◆ **TASK OBJECTIVE**: Restate word for word the lines of the data below, from the first through the one that has "GROOVE_HEIGHT = 6.0".

◆ **RECORDED INFORMATION**:

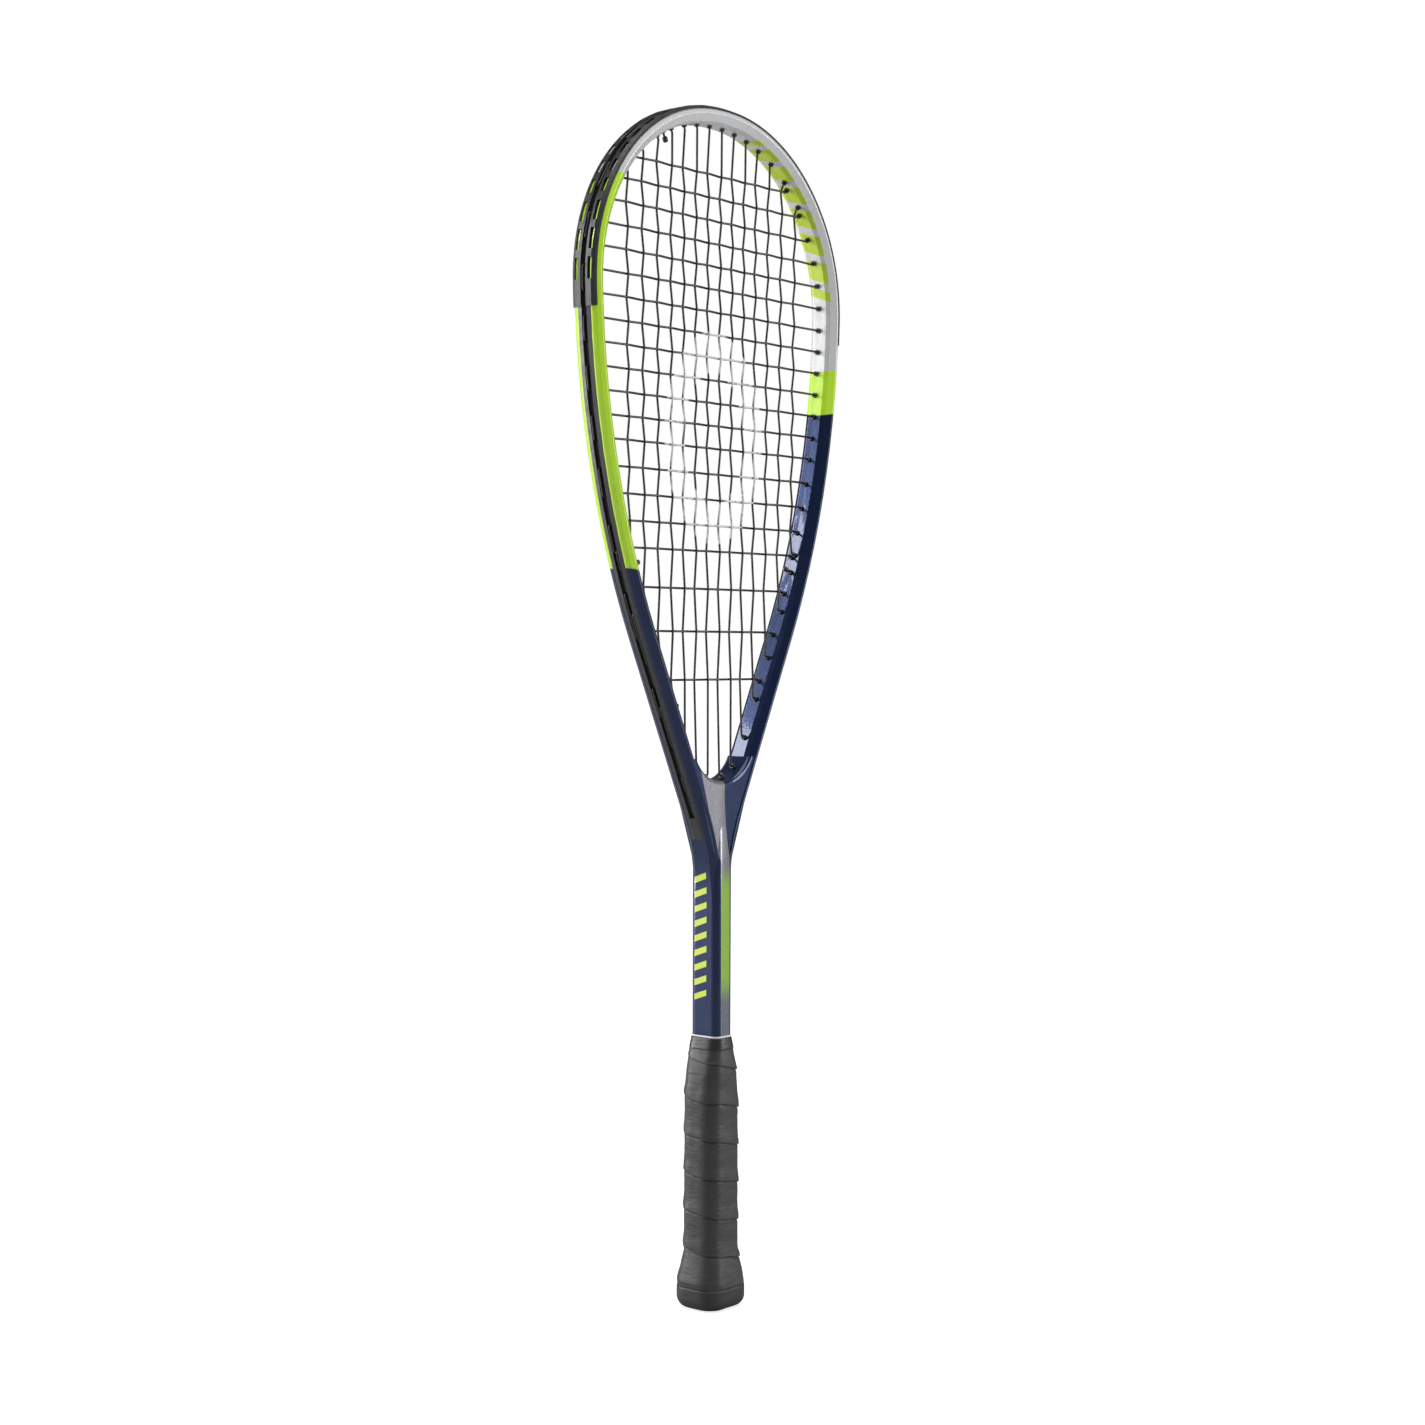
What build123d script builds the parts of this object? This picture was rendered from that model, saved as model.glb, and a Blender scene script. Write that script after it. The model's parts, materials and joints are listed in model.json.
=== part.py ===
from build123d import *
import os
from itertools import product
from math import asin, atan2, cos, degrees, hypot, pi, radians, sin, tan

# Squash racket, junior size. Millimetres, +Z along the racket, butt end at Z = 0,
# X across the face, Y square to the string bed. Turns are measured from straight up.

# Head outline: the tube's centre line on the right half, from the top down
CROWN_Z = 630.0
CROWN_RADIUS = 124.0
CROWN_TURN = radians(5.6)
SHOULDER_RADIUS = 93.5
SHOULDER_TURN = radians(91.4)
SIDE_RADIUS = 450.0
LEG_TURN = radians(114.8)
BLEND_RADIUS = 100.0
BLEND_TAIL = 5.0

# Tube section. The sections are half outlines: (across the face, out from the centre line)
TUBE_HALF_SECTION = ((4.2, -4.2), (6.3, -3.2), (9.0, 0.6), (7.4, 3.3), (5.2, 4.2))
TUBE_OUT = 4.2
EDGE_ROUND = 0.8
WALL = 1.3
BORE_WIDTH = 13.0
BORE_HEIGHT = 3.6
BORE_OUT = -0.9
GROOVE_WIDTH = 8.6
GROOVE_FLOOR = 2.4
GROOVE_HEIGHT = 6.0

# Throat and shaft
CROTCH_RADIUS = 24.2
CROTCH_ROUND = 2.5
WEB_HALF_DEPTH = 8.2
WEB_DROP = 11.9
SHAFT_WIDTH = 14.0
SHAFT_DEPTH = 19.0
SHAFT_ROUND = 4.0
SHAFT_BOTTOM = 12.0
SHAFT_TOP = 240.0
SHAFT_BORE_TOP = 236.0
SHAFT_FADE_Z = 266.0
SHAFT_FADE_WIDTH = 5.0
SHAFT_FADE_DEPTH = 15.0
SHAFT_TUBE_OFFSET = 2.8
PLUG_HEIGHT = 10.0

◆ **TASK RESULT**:
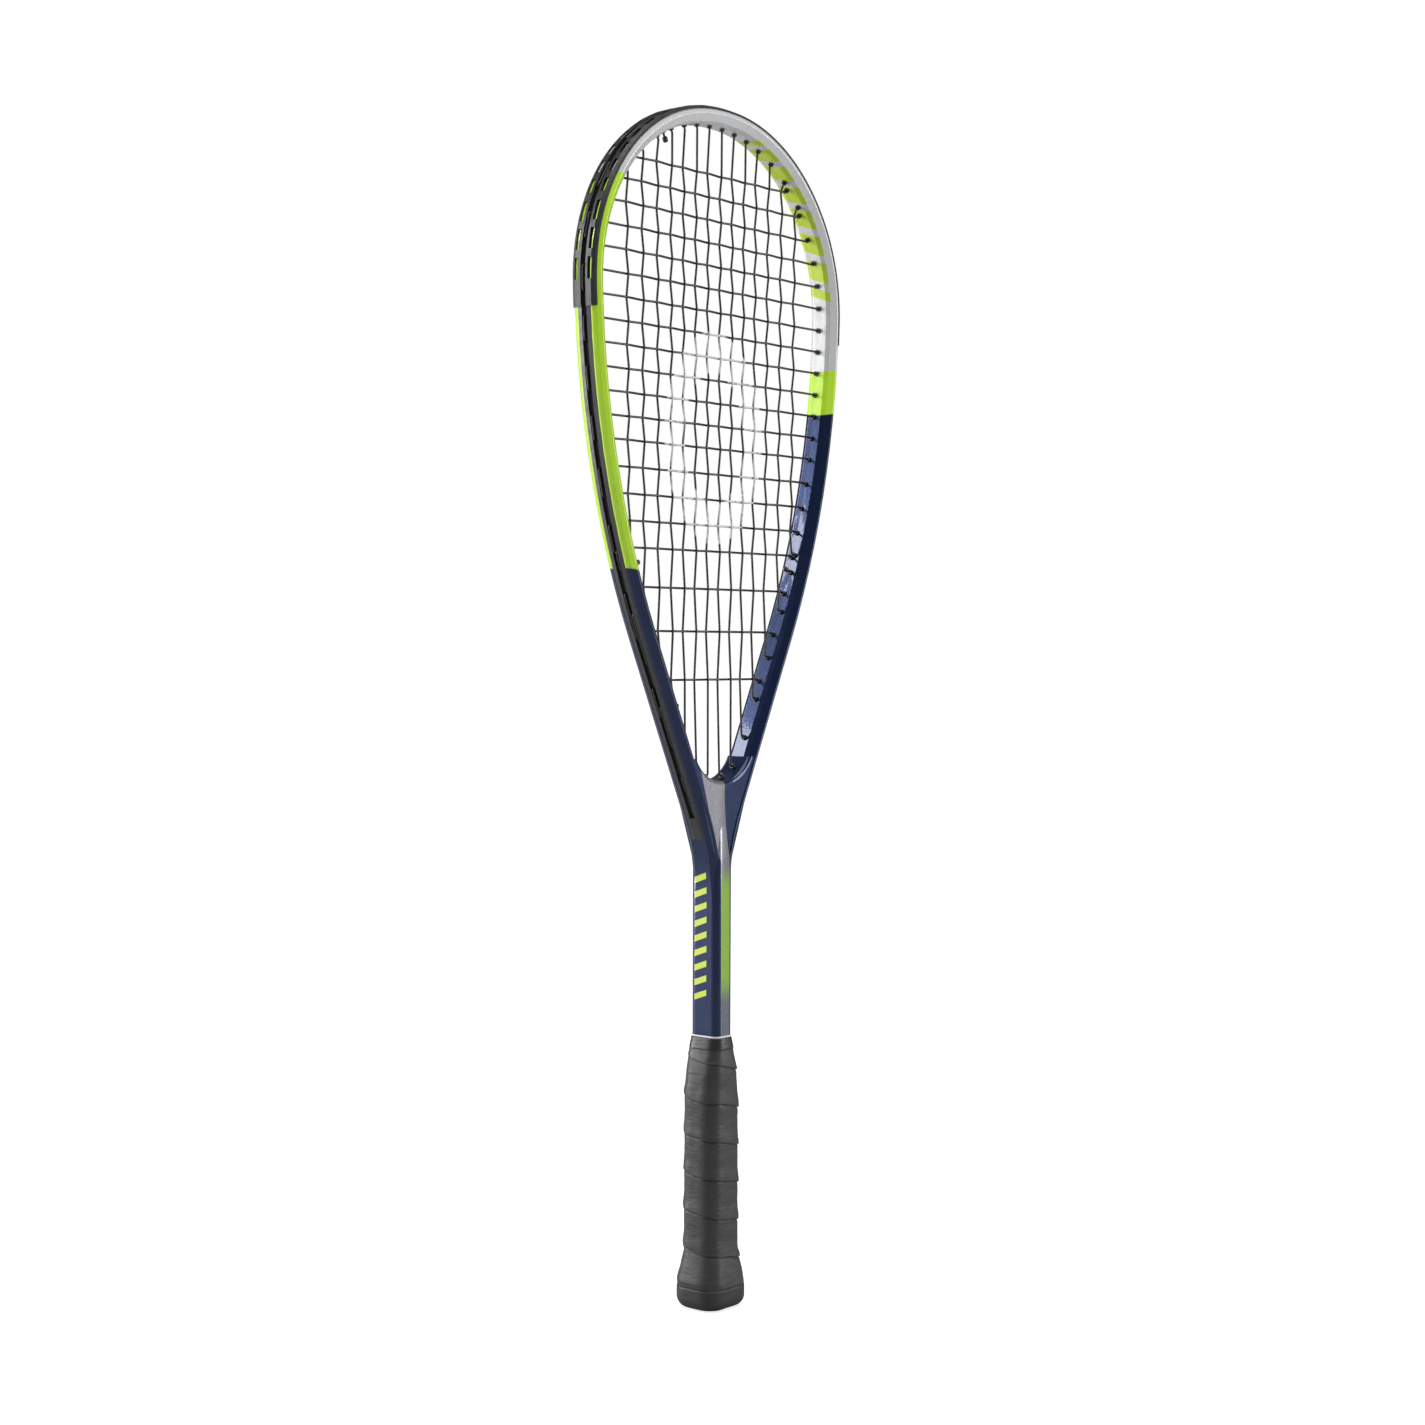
What build123d script builds the parts of this object? This picture was rendered from that model, saved as model.glb, and a Blender scene script. Write that script after it. The model's parts, materials and joints are listed in model.json.
=== part.py ===
from build123d import *
import os
from itertools import product
from math import asin, atan2, cos, degrees, hypot, pi, radians, sin, tan

# Squash racket, junior size. Millimetres, +Z along the racket, butt end at Z = 0,
# X across the face, Y square to the string bed. Turns are measured from straight up.

# Head outline: the tube's centre line on the right half, from the top down
CROWN_Z = 630.0
CROWN_RADIUS = 124.0
CROWN_TURN = radians(5.6)
SHOULDER_RADIUS = 93.5
SHOULDER_TURN = radians(91.4)
SIDE_RADIUS = 450.0
LEG_TURN = radians(114.8)
BLEND_RADIUS = 100.0
BLEND_TAIL = 5.0

# Tube section. The sections are half outlines: (across the face, out from the centre line)
TUBE_HALF_SECTION = ((4.2, -4.2), (6.3, -3.2), (9.0, 0.6), (7.4, 3.3), (5.2, 4.2))
TUBE_OUT = 4.2
EDGE_ROUND = 0.8
WALL = 1.3
BORE_WIDTH = 13.0
BORE_HEIGHT = 3.6
BORE_OUT = -0.9
GROOVE_WIDTH = 8.6
GROOVE_FLOOR = 2.4
GROOVE_HEIGHT = 6.0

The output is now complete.